In my case, openly trying to get fat isn’t something I can do at home, so I have to eat in secret. I love going out to McDonald’s or Burger King, and try to do it every day if possible, but it is expensive! If I could just stock food at home and cook and make gainer shakes, I’m sure I could pack on many more calories daily!
1 year

Roadblocks

for me there's a few things:
1. I live with roommates and although they don't really judge me, I also don't really want to have a conversation with them about actively gaining.
2. I need and want to be able to stay at least fairly active.
3. food is expensive 😭😭
4. I'm a little scared that if I start to really give in I won't be able to stop
5. not knowing exactly what I'll look like scares me (which is very stupid) but nonetheless keeps me from seriously starting to gain
1 year

Roadblocks

Right now, I have a broken arm, will be pretty much sedentary for a few weeks, even bought new pants, because I had a gaining cycle going on and capped at an all-time high.

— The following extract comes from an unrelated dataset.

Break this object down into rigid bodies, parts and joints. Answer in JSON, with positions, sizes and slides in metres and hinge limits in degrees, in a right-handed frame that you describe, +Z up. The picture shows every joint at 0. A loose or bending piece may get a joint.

So everything is set, you‘d say, but there is still a roadblock and to be honest, it‘s mostly other people and me being conceited about my looks in public.

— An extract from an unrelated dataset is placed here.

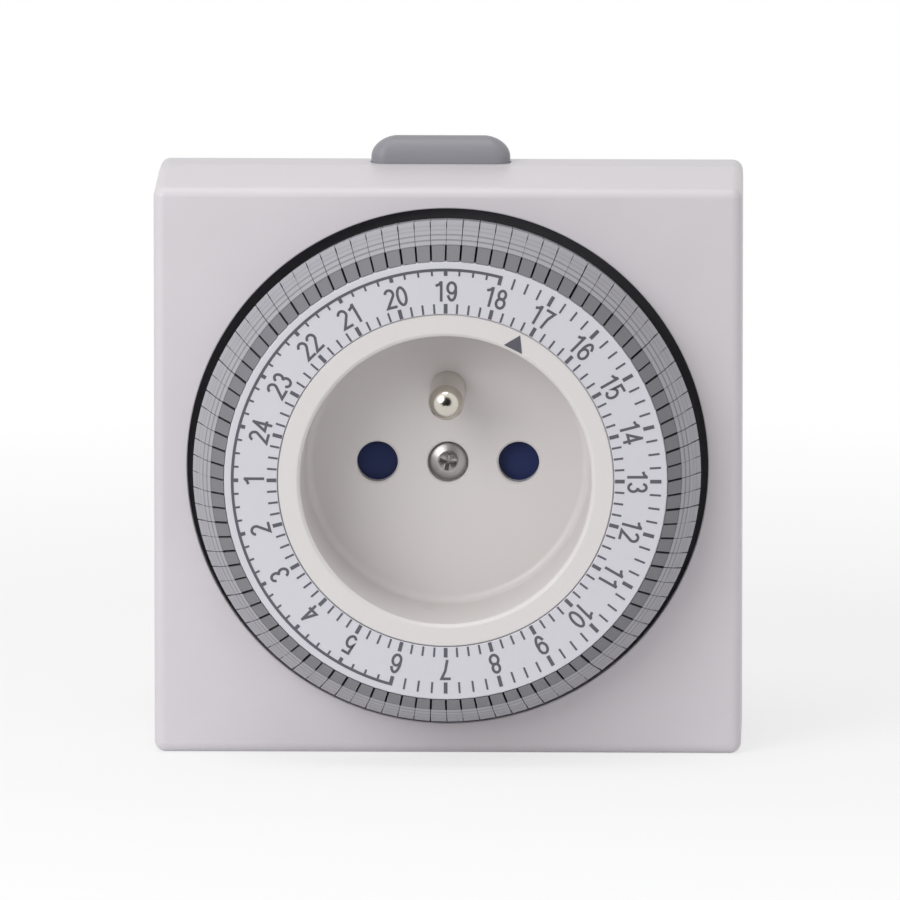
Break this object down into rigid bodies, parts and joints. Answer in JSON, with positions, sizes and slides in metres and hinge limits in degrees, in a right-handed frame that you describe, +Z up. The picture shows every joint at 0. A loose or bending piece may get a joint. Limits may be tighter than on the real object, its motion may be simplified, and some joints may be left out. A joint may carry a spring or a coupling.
{
  "type": "plug-in timer switch",
  "caption": "Square mechanical 24 hour plug-in time switch with a round plug behind, a recessed earthed socket in front and a number dial ringed by push-in tabs.",
  "frame": {"origin": "centre of the plug's face, midway between its two line pins", "axes": "+Y is the way the plug pins point, into the wall; the socket and dial face -Y; +Z is up, towards the override button; +X is right seen from the front"},
  "size_m": [0.0794, 0.0764, 0.0807],
  "materials": {
    "housing": "fine satin",
    "insert": "satin",
    "dial_face": "smooth, printed",
    "tab": "satin",
    "carrier": "satin",
    "button": "satin",
    "shutter": "smooth",
    "gear": "natural",
    "black_moulding": "satin",
    "nickel": "nickel plated",
    "steel": "zinc plated",
    "brass": "bright strip",
    "winding": "enamelled copper"
  },
  "bodies": {
    "housing": {"front_housing": "housing", "rear_housing": "housing", "plug_insert": "insert", "housing_screws": "steel", "socket_insert": "insert", "socket_screw": "steel", "shutter_cover": "insert", "shutter_spring": "steel", "earth_pin": "nickel", "earth_strap": "brass", "earth_bridge": "nickel", "earth_receptacle": "brass", "live_pin": "nickel", "neutral_pin": "nickel", "neutral_contact": "brass", "live_contact": "brass", "live_bar": "brass", "contact_leaf": "brass", "switch_base": "black_moulding", "lever_pin": "steel", "lever_spring": "steel", "button_spring": "steel", "motor_can": "steel", "motor_coil": "winding", "gear_arbors": "steel"},
    "dial": {"program_wheel": "carrier", "number_dial": "dial_face"},
    "drive_gear": {"drive_gear": "gear"},
    "reduction_gear": {"reduction_gear": "gear"},
    "motor_rotor": {"motor_rotor": "black_moulding"},
    "switch_lever": {"switch_lever": "gear"},
    "override_button": {"override_button": "button"},
    "shutter": {"shutter": "shutter"},
    "tabs_hour_01": {"tabs_hour_01": "tab"},
    "tabs_hour_02": {"tabs_hour_02": "tab"},
    "tabs_hour_03": {"tabs_hour_03": "tab"},
    "tabs_hour_04": {"tabs_hour_04": "tab"},
    "tabs_hour_05": {"tabs_hour_05": "tab"},
    "tabs_hour_06": {"tabs_hour_06": "tab"},
    "tabs_hour_07": {"tabs_hour_07": "tab"},
    "tabs_hour_08": {"tabs_hour_08": "tab"},
    "tabs_hour_09": {"tabs_hour_09": "tab"},
    "tabs_hour_10": {"tabs_hour_10": "tab"},
    "tabs_hour_11": {"tabs_hour_11": "tab"},
    "tabs_hour_12": {"tabs_hour_12": "tab"},
    "tabs_hour_13": {"tabs_hour_13": "tab"},
    "tabs_hour_14": {"tabs_hour_14": "tab"},
    "tabs_hour_15": {"tabs_hour_15": "tab"},
    "tabs_hour_16": {"tabs_hour_16": "tab"},
    "tabs_hour_17": {"tabs_hour_17": "tab"},
    "tabs_hour_18": {"tabs_hour_18": "tab"},
    "tabs_hour_19": {"tabs_hour_19": "tab"},
    "tabs_hour_20": {"tabs_hour_20": "tab"},
    "tabs_hour_21": {"tabs_hour_21": "tab"},
    "tabs_hour_22": {"tabs_hour_22": "tab"},
    "tabs_hour_23": {"tabs_hour_23": "tab"},
    "tabs_hour_24": {"tabs_hour_24": "tab"}
  },
  "joints": [
    {"name": "dial_spin", "type": "hinge", "parent": "housing", "child": "dial", "pos_m": [0, -0.045, 0], "axis": [0, 1, 0], "continuous": true},
    {"name": "drive_gear_spin", "type": "hinge", "parent": "housing", "child": "drive_gear", "pos_m": [-0.02376, -0.032, -0.02376], "axis": [0, 1, 0], "continuous": true},
    {"name": "reduction_gear_spin", "type": "hinge", "parent": "housing", "child": "reduction_gear", "pos_m": [-0.01217, -0.03, -0.02686], "axis": [0, 1, 0], "continuous": true},
    {"name": "motor_rotor_spin", "type": "hinge", "parent": "housing", "child": "motor_rotor", "pos_m": [-0.00043, -0.026, -0.02437], "axis": [0, 1, 0], "continuous": true},
    {"name": "switch_lever_tilt", "type": "hinge", "parent": "housing", "child": "switch_lever", "pos_m": [0.026, -0.03, 0.027], "axis": [0, 1, 0], "range_deg": [0, 6.5], "deforming": ["lever_spring"]},
    {"name": "override_push", "type": "slide", "parent": "housing", "child": "override_button", "axis": [0, 0, -1], "range_m": [0, 0.002], "stiffness_N_per_m": 400, "springref_m": -0.004, "deforming": ["button_spring"]},
    {"name": "shutter_slide", "type": "slide", "parent": "housing", "child": "shutter", "axis": [0, 0, -1], "range_m": [0, 0.007], "stiffness_N_per_m": 60, "springref_m": -0.005, "deforming": ["shutter_spring"]},
    {"name": "tabs_hour_01_push", "type": "slide", "parent": "dial", "child": "tabs_hour_01", "axis": [0, 1, 0], "range_m": [0, 0.003]},
    {"name": "tabs_hour_02_push", "type": "slide", "parent": "dial", "child": "tabs_hour_02", "axis": [0, 1, 0], "range_m": [0, 0.003]},
    {"name": "tabs_hour_03_push", "type": "slide", "parent": "dial", "child": "tabs_hour_03", "axis": [0, 1, 0], "range_m": [0, 0.003]},
    {"name": "tabs_hour_04_push", "type": "slide", "parent": "dial", "child": "tabs_hour_04", "axis": [0, 1, 0], "range_m": [0, 0.003]},
    {"name": "tabs_hour_05_push", "type": "slide", "parent": "dial", "child": "tabs_hour_05", "axis": [0, 1, 0], "range_m": [0, 0.003]},
    {"name": "tabs_hour_06_push", "type": "slide", "parent": "dial", "child": "tabs_hour_06", "axis": [0, 1, 0], "range_m": [0, 0.003]},
    {"name": "tabs_hour_07_push", "type": "slide", "parent": "dial", "child": "tabs_hour_07", "axis": [0, 1, 0], "range_m": [0, 0.003]},
    {"name": "tabs_hour_08_push", "type": "slide", "parent": "dial", "child": "tabs_hour_08", "axis": [0, 1, 0], "range_m": [0, 0.003]},
    {"name": "tabs_hour_09_push", "type": "slide", "parent": "dial", "child": "tabs_hour_09", "axis": [0, 1, 0], "range_m": [0, 0.003]},
    {"name": "tabs_hour_10_push", "type": "slide", "parent": "dial", "child": "tabs_hour_10", "axis": [0, 1, 0], "range_m": [0, 0.003]},
    {"name": "tabs_hour_11_push", "type": "slide", "parent": "dial", "child": "tabs_hour_11", "axis": [0, 1, 0], "range_m": [0, 0.003]},
    {"name": "tabs_hour_12_push", "type": "slide", "parent": "dial", "child": "tabs_hour_12", "axis": [0, 1, 0], "range_m": [0, 0.003]},
    {"name": "tabs_hour_13_push", "type": "slide", "parent": "dial", "child": "tabs_hour_13", "axis": [0, 1, 0], "range_m": [0, 0.003]},
    {"name": "tabs_hour_14_push", "type": "slide", "parent": "dial", "child": "tabs_hour_14", "axis": [0, 1, 0], "range_m": [0, 0.003]},
    {"name": "tabs_hour_15_push", "type": "slide", "parent": "dial", "child": "tabs_hour_15", "axis": [0, 1, 0], "range_m": [0, 0.003]},
    {"name": "tabs_hour_16_push", "type": "slide", "parent": "dial", "child": "tabs_hour_16", "axis": [0, 1, 0], "range_m": [0, 0.003]},
    {"name": "tabs_hour_17_push", "type": "slide", "parent": "dial", "child": "tabs_hour_17", "axis": [0, 1, 0], "range_m": [0, 0.003]},
    {"name": "tabs_hour_18_push", "type": "slide", "parent": "dial", "child": "tabs_hour_18", "axis": [0, 1, 0], "range_m": [0, 0.003]},
    {"name": "tabs_hour_19_push", "type": "slide", "parent": "dial", "child": "tabs_hour_19", "axis": [0, 1, 0], "range_m": [0, 0.003]},
    {"name": "tabs_hour_20_push", "type": "slide", "parent": "dial", "child": "tabs_hour_20", "axis": [0, 1, 0], "range_m": [0, 0.003]},
    {"name": "tabs_hour_21_push", "type": "slide", "parent": "dial", "child": "tabs_hour_21", "axis": [0, 1, 0], "range_m": [0, 0.003]},
    {"name": "tabs_hour_22_push", "type": "slide", "parent": "dial", "child": "tabs_hour_22", "axis": [0, 1, 0], "range_m": [0, 0.003]},
    {"name": "tabs_hour_23_push", "type": "slide", "parent": "dial", "child": "tabs_hour_23", "axis": [0, 1, 0], "range_m": [0, 0.003]},
    {"name": "tabs_hour_24_push", "type": "slide", "parent": "dial", "child": "tabs_hour_24", "axis": [0, 1, 0], "range_m": [0, 0.003]}
  ],
  "couplings": [
    {"joint": "drive_gear_spin", "follows": "dial_spin", "ratio": -6},
    {"joint": "reduction_gear_spin", "follows": "dial_spin", "ratio": 18},
    {"joint": "motor_rotor_spin", "follows": "dial_spin", "ratio": -54},
    {"joint": "switch_lever_tilt", "follows": "tabs_hour_18_push", "rad_per_m": 35.6}
  ]
}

There is also my wife, who knows about my fetish, wouldn‘t mind something extra to grab, but was bullied all her life for being overweight and is therefore reluctant to really support this. I feel also bad for endulging to get fat while she is suffering with her weight.

Also I don‘t want to get a heart attack in my forties, nor diabeties.

Life can be complicated and while sometimes one needs to be brave and try things, often enough it‘s just about compromise and getting priorities in order.

That being said, I‘ll still try to use this opportunity to some extend. I just have to and people will tease, but also understand „the circumstances“.